1. If the CCO determines that the real property declared surplus under this section could be sold for a greater consideration or benefit to the city if something other than cash were taken as consideration, then the CCO may invite prospective purchasers to tender consideration, either cash or in kind or a combination of both. Upon receipt of a bid tendering consideration in kind, and if the CCO considers such bid to be the best offer made, prior to accepting such a bid the CCO shall make a report setting forth reasons for thinking the in-kind bid has the most value to the city.
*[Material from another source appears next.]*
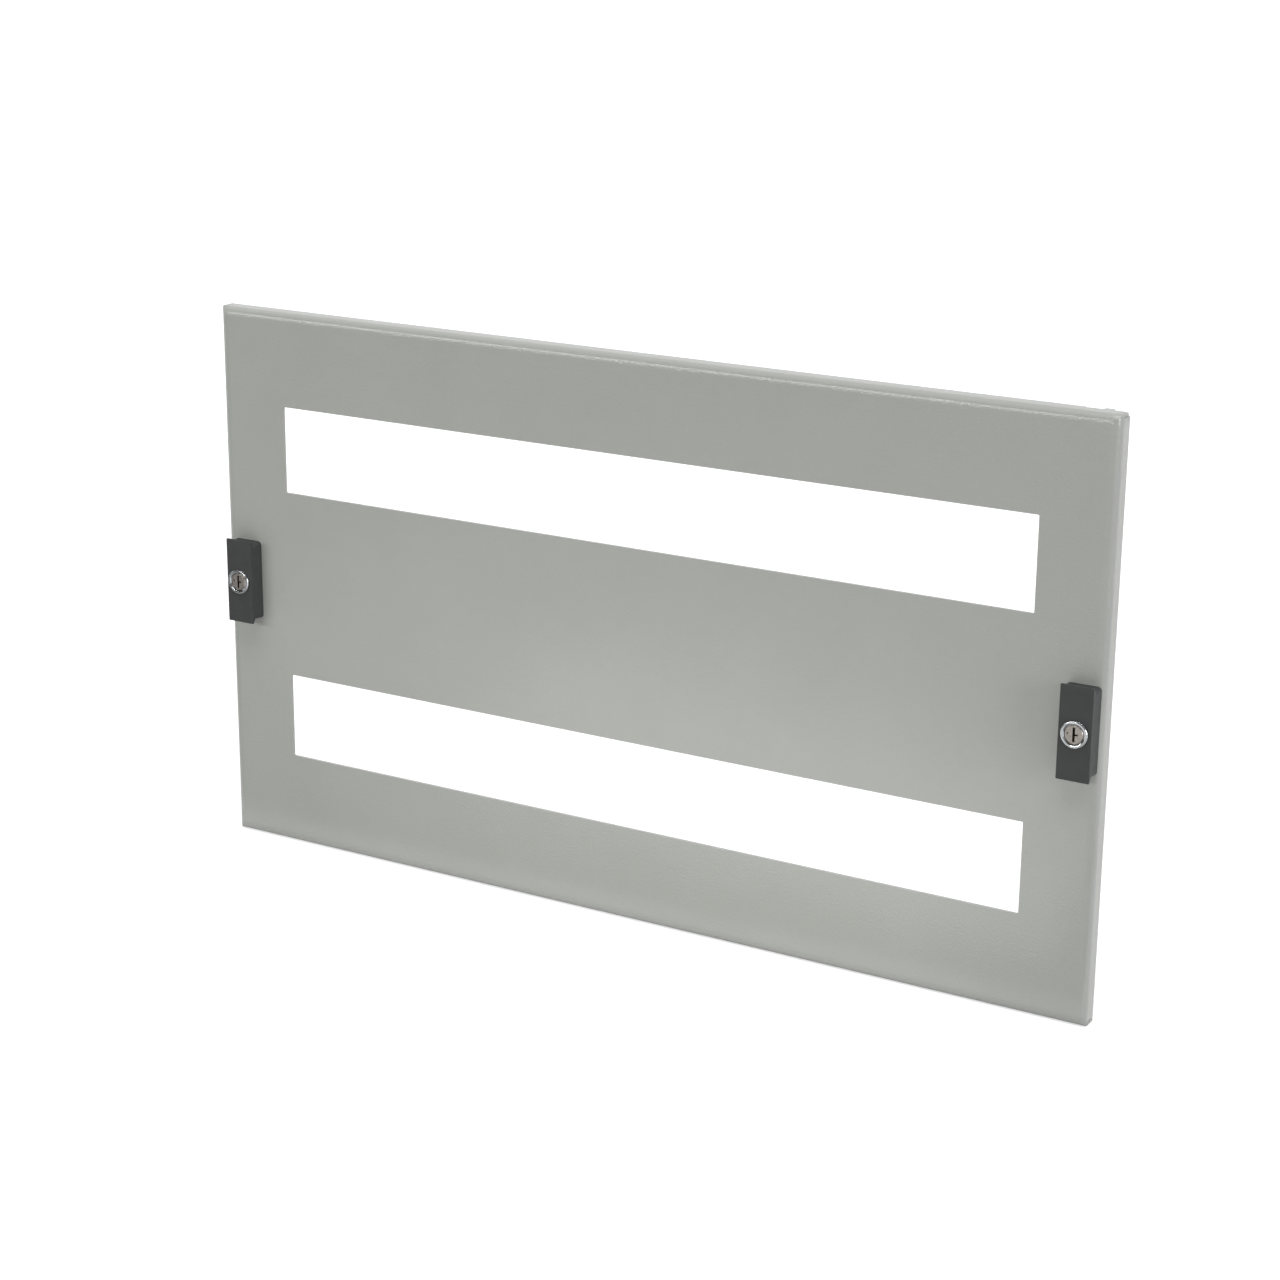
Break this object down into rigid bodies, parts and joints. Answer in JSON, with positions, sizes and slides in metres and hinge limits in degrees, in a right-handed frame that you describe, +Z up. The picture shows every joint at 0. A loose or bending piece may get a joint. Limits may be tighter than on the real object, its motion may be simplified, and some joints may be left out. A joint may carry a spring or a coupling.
{
  "type": "slotted enclosure cover",
  "caption": "Shallow folded steel cover panel with long horizontal device windows, held at each side by a key-operated quarter-turn lock in a dark moulded block.",
  "frame": {"origin": "middle of the plane of the folded rim's rear edge, the plane that seats on the enclosure's frame, level with the lock axes", "axes": "+X to the right along the panel's width, +Y out of the back towards the frame, +Z up; the front faces -Y"},
  "size_m": [0.509, 0.0276, 0.2986],
  "materials": {
    "panel_paint": "fine textured powder coat, light grey",
    "housing_plastic": "fine matt moulded, dark grey",
    "bezel_chrome": "polished chrome plate",
    "plug_nickel": "satin nickel plate",
    "zinc_plate": "bright zinc plate",
    "wafer_brass": "stamped brass",
    "spring_steel": "spring steel"
  },
  "bodies": {
    "panel": {"front_panel": "panel_paint", "left_lock_housing": "housing_plastic", "left_lock_barrel": "bezel_chrome", "left_lock_tooth_washer": "zinc_plate", "left_lock_nut": "zinc_plate", "right_lock_housing": "housing_plastic", "right_lock_barrel": "bezel_chrome", "right_lock_tooth_washer": "zinc_plate", "right_lock_nut": "zinc_plate"},
    "left_rotor": {"left_lock_plug": "plug_nickel", "left_lock_stop_washer": "zinc_plate", "left_lock_cam": "zinc_plate", "left_lock_spring_washer": "spring_steel", "left_lock_cam_screw": "zinc_plate", "left_lock_wafer_1": "wafer_brass", "left_lock_wafer_spring_1": "spring_steel", "left_lock_wafer_2": "wafer_brass", "left_lock_wafer_spring_2": "spring_steel", "left_lock_wafer_3": "wafer_brass", "left_lock_wafer_spring_3": "spring_steel", "left_lock_wafer_4": "wafer_brass", "left_lock_wafer_spring_4": "spring_steel"},
    "right_rotor": {"right_lock_plug": "plug_nickel", "right_lock_stop_washer": "zinc_plate", "right_lock_cam": "zinc_plate", "right_lock_spring_washer": "spring_steel", "right_lock_cam_screw": "zinc_plate", "right_lock_wafer_1": "wafer_brass", "right_lock_wafer_spring_1": "spring_steel", "right_lock_wafer_2": "wafer_brass", "right_lock_wafer_spring_2": "spring_steel", "right_lock_wafer_3": "wafer_brass", "right_lock_wafer_spring_3": "spring_steel", "right_lock_wafer_4": "wafer_brass", "right_lock_wafer_spring_4": "spring_steel"}
  },
  "joints": [
    {"name": "left_lock_turn", "type": "hinge", "parent": "panel", "child": "left_rotor", "pos_m": [-0.2411, 0, 0], "axis": [0, 1, 0], "range_deg": [0, 90]},
    {"name": "right_lock_turn", "type": "hinge", "parent": "panel", "child": "right_rotor", "pos_m": [0.244, 0, 0], "axis": [0, -1, 0], "range_deg": [0, 90]}
  ]
}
This report shall be made to the city council at a regular council meeting and the report shall remain open to public inspection.

2. Before accepting any bid containing in-kind consideration, an adequate appraisal must have been made by a qualified independent appraiser.

3. If the city council finds that the bid containing the in-kind consideration has more value or benefit to the city than any other bid submitted, the CCO may accept the bid containing in-kind consideration.

F. Lease of Public Property. When specifically provided for in the adopted city budget, the mayor may authorize the lease or sublease of any property, including real property, under such terms and conditions as the mayor may deem desirable, fair and appropriate, either by use of negotiations or bidding in the best interest of the city. Leases of real property shall not be granted for a period of more than five years unless approved by the city council. (Ord. 1685 §§ 1, 2, 2023; Ord. 1709 § 10, 2023; Ord. 1251 § 1, 2007).

2.70.110 Disposition of unclaimed or lost property.

The city, through the police department, shall dispose of unclaimed or lost property as outlined in Chapter 63.32 RCW. (Ord. 1709 § 10, 2023; Ord. 1251 § 1, 2007).